Net income increased by 14.2% to € 33.8m. According to Kempen & Co the figures are in line with what they would have expected. Management reconfirmed that shopping centre rents in ECP´s target markets (Italy, France, Sweden) equal at least the inflation rate. ECP has charged all management costs through the P&L (last years´ figures have also been restated), whereas 30% of these costs used to be charged through equity. The move is a first step to complying to IFRS.
Net income and earnings
The net income of the Company for the nine months to 31 March was € 33.8 million and earnings rose to € 1.14 per depositary receipt, an increase achieved despite charging all overhead expenses to income, as will be the case in future. Previously, 30% of these costs were charged against the revaluation reserve, as had been the normal practice with similar Dutch property companies.
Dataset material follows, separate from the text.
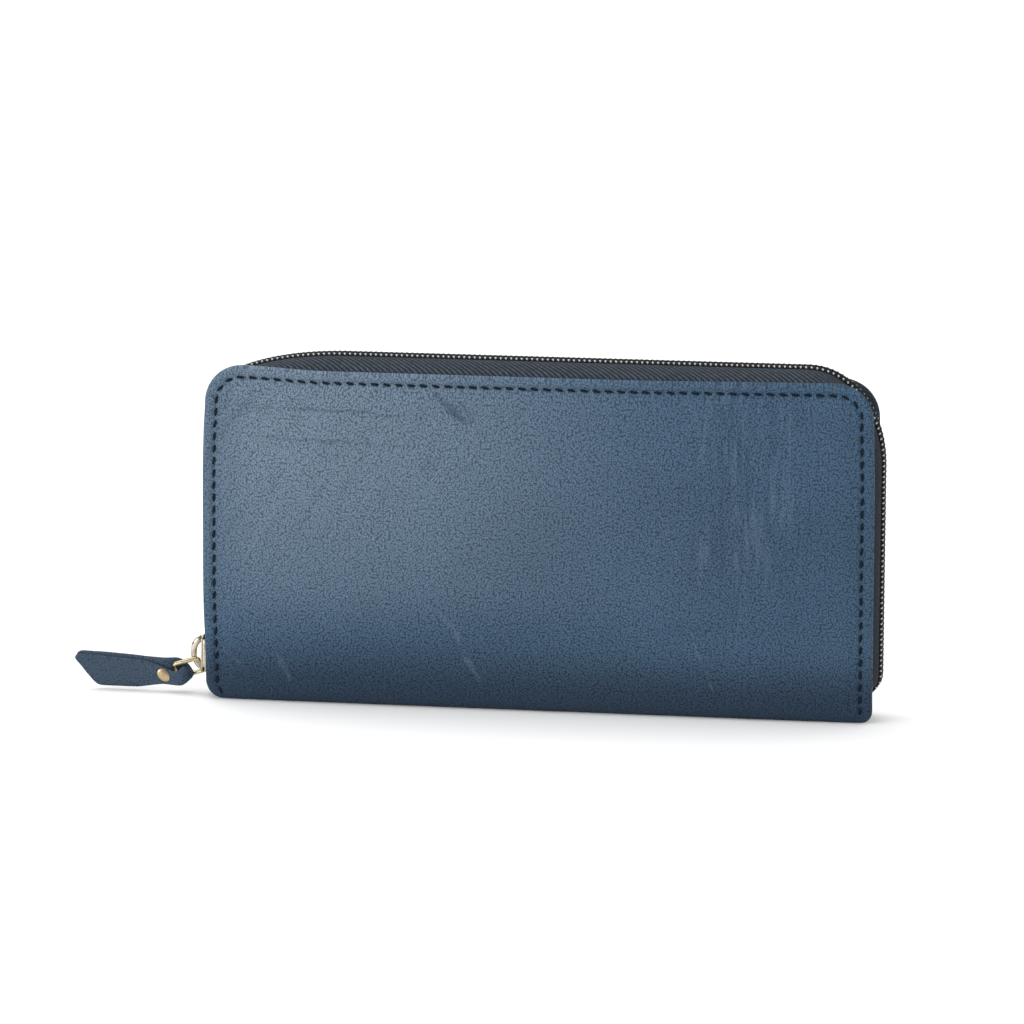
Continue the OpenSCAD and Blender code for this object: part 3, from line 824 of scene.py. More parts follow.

The year to date impact of this change was a charge to net income of € 1.2 million and an increase in reserves of the same amount. *The previous comparative numbers have been adjusted to reflect the accounting change in order to show underlying earnings.
Net asset value
Net asset value before income appropriation improved by 1.5% to € 22.15 per depositary receipt since 31 December 2003 mainly as a result of net income for the period. The net asset value in December 2003 was € 21.82 per depositary receipt.
The market for prime European retail property remains extremely strong with yields firm. Rents for shops in France, Italy and Sweden are at least tracking inflation but for offices are generally weak, especially in The Netherlands.